Brownell stressed: “There are several award-winning faculty and students in the humanities whose scholarship is published by some of the most prestigious presses in the world. Some of their awards include Woodrow Wilson, Ford, Fulbright, NEH, Guggenheim, NATO, American Council for Learned Societies, and AACU fellowships.

“In the post 9/11 era, many recognize the valuable perspectives of humanists more than ever before. We need to support our humanities scholars in these endeavors and this campaign is designed to do exactly that,” said the dean.

Each year since its establishment, the Center has awarded two to four small fellowships to faculty members to enhance their humanities research. Often the fellowships have provided modest amounts of money for such things as travel expenses, archival research, or perhaps a lap top computer.

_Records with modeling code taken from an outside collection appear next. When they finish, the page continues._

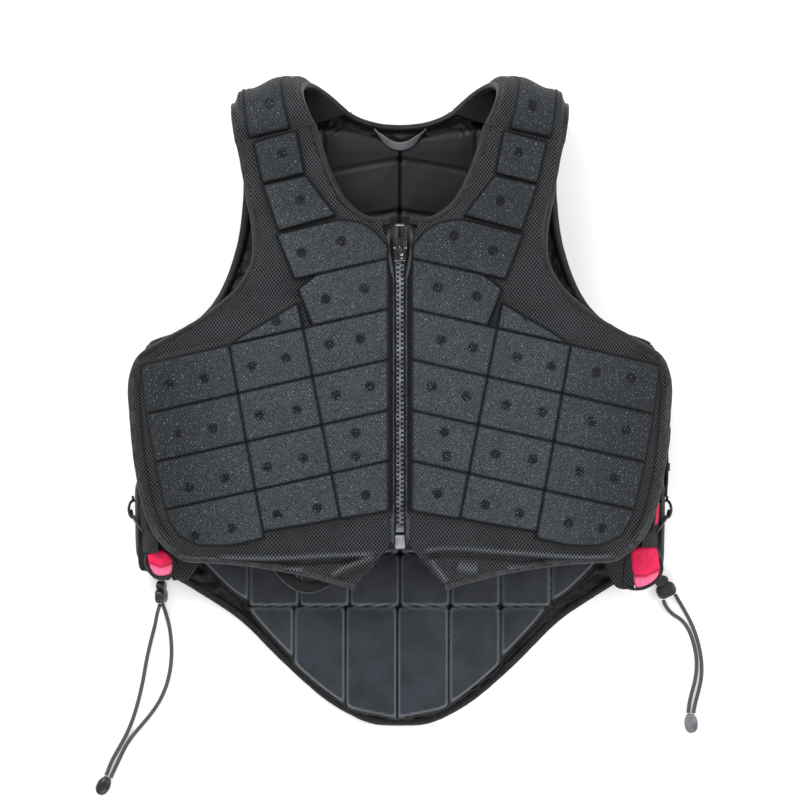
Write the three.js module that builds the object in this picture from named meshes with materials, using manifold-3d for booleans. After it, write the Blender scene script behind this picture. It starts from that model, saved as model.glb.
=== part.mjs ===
// Equestrian body protector lying on its back, as it rests when it is laid down.
// Millimetres. +X is the wearer's left, +Y runs from the tail to the neck, +Z is up from the surface.
// The origin is on the surface, under the middle of the garment's box.
// Front and back are layers over the surface, so a point of either is a plan place and a height.

import * as THREE from "three";
import { mergeVertices } from "three/addons/utils/BufferGeometryUtils.js";
import Module from "manifold-3d";

const wasm = await Module();
wasm.setup();

// Whole garment
const BODY_LENGTH = 608; // shoulder fold to tail tip
const HALF_WIDTH = 250; // centre line to the side of the front
const CREST_HEIGHT = 92; // middle layer of the front above the surface, at the breast
const SIDE_DROP = 34; // how far the front falls from the centre line to its side
const SIDE_DROP_POWER = 2.6;
const BACK_FLAT_HALF = 130; // half width of the back that lies flat
const SIDE_RISE = 18; // how far the back's side edge lifts

// Layers
const CLEARANCE = 0.3; // between pieces that lie against each other
const SEAT = 0.4; // the same, where one of them is curved
const FRONT_SHEET = 5; // mesh, lining and spacer between the front's foam blocks
const FRONT_FOAM = 20;
const BACK_SHEET = 3;
const BACK_FOAM = 16;
const GROOVE = 3.4; // between neighbouring blocks
const CHAMFER = 2.4; // on the edges of a block
const BINDING_WIDTH = 6;
const BINDING_HEIGHT = 7;

// Zip
const ZIP_OPENING_HALF = 9.5; // centre line to the front's edge
const ZIP_MARGIN = 5.5; // front's edge to its first blocks
const TAPE_OVERLAP = 6.4; // tape under the front's edge
const TAPE = 1.6;
const CHAIN_WIDTH = 7.4;
const CHAIN = 2.6;
const TAPE_SPLIT = 1.2; // between the two tapes
const ZIP_GAP = 0.8; // between sheet, tape, chain and slider, which bend together
const CHAIN_ABOVE_FOOT = 16.5; // from the foot of the zip opening to the chain
const SLIDER_BELOW_HEAD = 30.85; // from the head of the zip opening to the slider's middle
const SLIDER_PAST_CHAIN = 11; // from the chain's head to the slider's middle
const SLIDER_WIDTH = 13;
const SLIDER_LENGTH = 20;
const SLIDER_HEIGHT = 5;
const CROWN_WIDTH = 3; // the slider's arch, which holds the pull
const CROWN_LENGTH = 11;
const CROWN_HEIGHT = 4.6;
const CROWN_HOLE = 5;
const PULL_WIDTH = 12;
const PULL_LENGTH = 23;
const PULL_ARM = 9;
const PULL = 2;
const BOX_WIDTH = 9.5;
const BOX_LENGTH = 12.5;
const BOX_HEIGHT = 4.6;

// Sides
const GUSSET_WALL = 3;
const GUSSET_GAP = 1.5; // between the gusset and the foam above and the sheet below
const WEBBING = 1.6;
const WEBBING_TOP = -92; // ends of the waist webbing's width along the body
const WEBBING_FOOT = -119;
const RING_RADIUS = 8;
const RING_WIRE = 1.3;
const RING_CENTRE = [248.8, -98, 30];
const TAB = 9; // padded tab at the hem corner
const TAB_Z = 31.9;
const LACE_DIAMETER = 3.6;
const LACE_SIDES = 5;
const CORD_SIDES = 8;
const LOCK_WIDTH = 19;
const LOCK_LENGTH = 14;
const LOCK_PLUNGER = 7.8;
const LOCK_HEIGHT = 9;
const LOCK_BUTTON = 12.5;
const CORD_END_WIDTH = 13;
const CORD_END_LENGTH = 18;
const CORD_END_HEIGHT = 8;

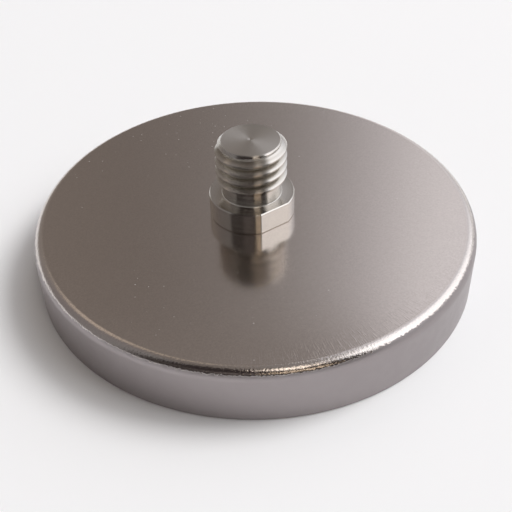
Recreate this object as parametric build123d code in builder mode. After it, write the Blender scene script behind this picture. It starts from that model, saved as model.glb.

Fellowships have helped fund a labor professor’s study of Irish-American labor history, a journalist’s exploration of ethics in global journalism, a sociologist’s study on the effects of fishing regulations on Rhode Island families, and an anthropologist researching the life of Emma Darwin, among others.

“Just a modest amount of money can make all the difference in the world,” said Marie Jenkins Schwartz, an associate professor of history and director of the Center for the Humanities, whose earlier humanities fellowship helped her complete research that led to the publication of a book on reproductive health care for enslaved women for a book.

“The campaign will allow us to offer fellowships to graduate students for the first time and that truly is exciting,” said Schwartz noting that the College of Arts and Sciences Hope and Heritage Fund provides funds for undergraduate travel and related expenses. Graduate students have no such fund.

“Furthermore, until now the Center has only been able to give fellowships to faculty who were on sabbatical,” Schwartz added. “The endowment will certainly provide more opportunities for more faculty members.”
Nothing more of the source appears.